Quand un grand champion se confie au P’tit Trailer de manière si spontanée et humble, on ne peut être qu’admiratif… C’est au tour de Sylvain Court, 36 ans, militaire de profession, Champion du Monde de Trail 2015 et deux fois Champion de France, membre de la Team TSL, de nous en dire un peu plus sur sa gestion sportive en confinement…
LPT : Bonjour Sylvain, merci de m’accorder un peu de ton temps. Comment vas-tu en cette période un peu spéciale ?
SC : Ça va. Le confinement est quelque chose que j’ai déjà expérimenté lors de ma mission de 4 mois et demi sur le porte avion Charles de Gaules. Jusqu’à présent, le moral est bon.
LPT : Comment concilies-tu vie privée et travail en ce moment ?
Sylvain Court : Je n’ai pas été appelé en mission pour le moment du coup je ne travaille pas actuellement. J’ai la chance d’être confiné chez moi avec ma compagne en maison avec jardin, à la montagne… On peut dire que je suis privilégié de ce point de vue par rapport à d’autres. J’occupe mes journées entre différentes activités : du bricolage, du sport, etc…
LPT : Côté sport, comment fais-tu pour continuer à t’entrainer, garder la forme ? Et quel est ton programme d’entrainement ?
SC : Dès le début du confinement, j’ai appelé Philippe Propage, mon entraineur, afin de réadapter mon entrainement d’autant plus qu’il n’y a plus d’objectifs à court terme.

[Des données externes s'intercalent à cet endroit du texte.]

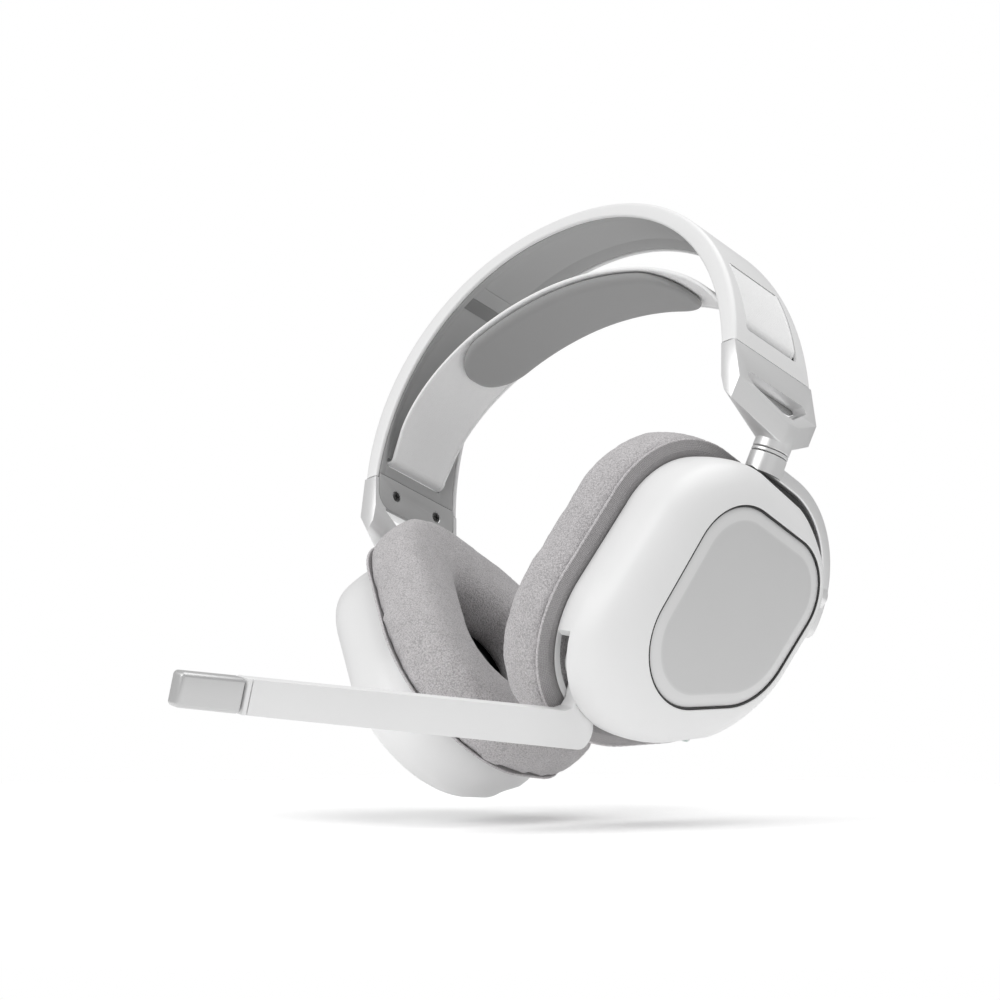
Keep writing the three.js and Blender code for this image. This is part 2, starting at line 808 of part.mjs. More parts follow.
function baffle(isLeft) {
  const plate = cupPrism(shoulderOffset - wallDraft - cupWall - gap, 0, baffleThickness);
  const mouth = rod(driverRadius - mouthLip, -1, baffleThickness + 1, "x", [driverU, driverV], 40);
  const base = cut(plate, mouth);
  return isLeft ? cut(base, boomSlot(), boomHeadRelief()) : base;
}

function driverFrame() {
  const front = baffleThickness + gap;
  return turned(
    [
      [driverRadius - 2.2, front],
      [driverRadius, front],
      [driverRadius, front + 3],
      [driverRadius - 6, front + 6.4],
      [magnetRadius + 2.4, front + 6.4],
      [magnetRadius + 2.4, front + 5],
      [driverRadius - 7, front + 5],
      [driverRadius - 2.2, front + 1.8],
      [driverRadius - 2.2, front],
    ],
    [driverU, driverV],
  );
}

function magnet() {
  const front = baffleThickness + gap + 4.9;
  const back = baffleThickness + gap + driverDepth;
  return rod(magnetRadius, front, back, "x", [driverU, driverV], 32);
}

function diaphragm() {
  const front = baffleThickness + gap;
  const edge = driverRadius - 2.6;
  return turned(
    [
      [0, front + 3.2],
      [6, front + 3.9],
      [9.5, front + 4.5],
      [14, front + 2.8],
      [edge, front + 0.5],
      [edge, front + 0.9],
      [14, front + 3.2],
      [9.5, front + 4.8],
      [6, front + 4.3],
      [0, front + 3.6],
    ],
    [driverU, driverV],
  );
}

function earScreen() {
  return cupPrism(earOpening - 0.5, -1.3, -gap);
}

function cushion() {
  const back = -0.6;
  const front = back - cushionDepth;
  return cupLoft(
    [
      [back, cushionOffset - 4.6],
      [back - 1.8, cushionOffset - 1],
      [back - 4.6, cushionOffset],
      [front + 6, cushionOffset - 0.3],
      [front + 2, cushionOffset - 2.6],
      [front, cushionOffset - 7],
      [front, earOpening + 4.4],
      [front + 2.4, earOpening + 1],
      [front + 6, earOpening],
      [back, earOpening],
    ],
    true,
  );
}

// ---- Yoke ----
function yoke() {
  const from = tiltW - yokeWidth / 2;
  const to = tiltW + yokeWidth / 2;
  const hoop = cut(cupPrism(yokeOuter, from, to), cupPrism(yokeInner, from - 1, to + 1));
  const span = box([40, 70, 80], [0, barrelU + 35, tiltV + 40 - yokeTail]);
  const topV = ringHeight - collarThickness / 2 - runningGap;
  const armTop = topEdge(yokeInner);
  const barrel = rod(barrelRadius, armTop, topV, "z", [barrelW, barrelU]);
  const outer = rearWallAt(yokeOuter);
  const inner = rearWallAt(yokeInner);
  const boss = rod(yokeBossRadius, inner, outer, "y", [tiltW, tiltV]);
  return cut(
    join(hoop.intersect(span), barrel, boss),
    rod(swivelPinRadius + gap, ringHeight - swivelPinDown - gap, ringHeight + 2, "z", [barrelW, barrelU]),
    rod(tiltPinRadius + gap, inner - 1, outer - 1.2, "y", [tiltW, tiltV]),
  );
}

// v of the outline's upper edge over the barrel, and u of its rear edge at the tilt pivot
function topEdge(offset) {
  const [a, , , d] = cupCorners;
  const share = (barrelU - a.u) / (d.u - a.u);
  return a.v + (d.v - a.v) * share + offset / Math.cos(Math.atan2(d.v - a.v, d.u - a.u));
}

function rearWallAt(offset) {
  return rearWall(tiltV) + offset - shoulderOffset;
}

function tiltPin() {
  return rod(tiltPinRadius, rearWall(tiltV) - 4, rearWallAt(yokeOuter) - 1.5, "y", [tiltW, tiltV]);
}

function swivelPin() {
  return swivelRod(swivelPinRadius, -swivelPinDown, swivelPinUp);
}

// ---- Microphone boom ----
function boomOutline() {
  const root = boomRootHeight / 2;
  const tail = boomTail - root * 0.8;
  const end = boomReach - micTipLength - micCollarLength - gap;
  const endHalf = boomHalfHeight(end);
  const points = [];
  for (let k = 0; k <= 6; k++) {
    const turn = Math.PI / 2 + (k * Math.PI) / 6;
    points.push([-tail + root * 0.8 * Math.cos(turn), -boomDrop + root * Math.sin(turn)]);
  }
  points.push([end, -boomDrop - endHalf], [end, -boomDrop + endHalf]);
  const neck = boomNeck / 2;
  points.push([neck + 3, -boomDrop + root], [neck, -boomDrop + root + 3]);
  points.push([neck, 0], [-neck, 0], [-neck, -boomDrop + root]);
  return points.map(([forward, up]) => boomPoint(forward, up)).reverse();
}

function boomHalfHeight(forward) {
  return (boomRootHeight + ((boomTipHeight - boomRootHeight) * forward) / boomReach) / 2;
}

function boomArm() {
  const outer = boomInner + boomThickness;
  const arm = prism(boomOutline(), boomInner, outer, "x");
  const hub = rod(boomHubRadius, boomInner, outer, "x", [boomU, boomV], 32);
  return cut(join(arm, hub), boomBore());
}

// A length of the boom's section between two distances along the arm
function boomBlock(from, to, shrink, bevel) {
  const outline = (forward, grow) => {
    const half = boomHalfHeight(forward) - grow;
    return [boomPoint(forward, -boomDrop - half), boomPoint(forward, -boomDrop + half)];
  };
  const inner = boomInner + shrink;
  const outer = boomInner + boomThickness - shrink;
  const rings = [from, to - bevel, to].map((forward) => {
    const grow = shrink + (forward === to ? bevel : 0);
    const [low, high] = outline(forward, grow);
    const side = forward === to ? bevel * 0.6 : 0;
    const [near, far] = [inner + side, outer - side];
    return [[near, ...low], [far, ...low], [far, ...high], [near, ...high]];
  });
  return skinned(rings);
}

function boomCollar() {
  const from = boomReach - micTipLength - micCollarLength;
  return boomBlock(from, from + micCollarLength - gap, -0.1, 0.01);
}

function boomTip() {
  const from = boomReach - micTipLength;
  return cut(boomBlock(from, boomReach, 0, 1.6), boomBlock(from - 1, boomReach - 3, 1, 0.01));
}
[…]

Comme je te l’ai dit, j’ai été en mission sur le Charles de Gaulle et j’ai déjà eu une expérience de l’entrainement en confinement. A l’époque, je m’étais géré tout seul mais cette fois-ci, j’ai préféré refaire le point avec mon entraineur.
Les conditions sont beaucoup moins favorables sportivement. Il faut tout réadapter et penser plus en termes de sport santé et de maintien que d’objectif. D’habitude en cette période, on profite du printemps pour les sorties longues de 3 ou 4 heures mais là, il faut plutôt reprendre l’entrainement court accès développement de la VMA, un peu comme un entrainement hivernal finalement. Et toujours dans le respect de la réglementation actuelle en termes de durée et de distance…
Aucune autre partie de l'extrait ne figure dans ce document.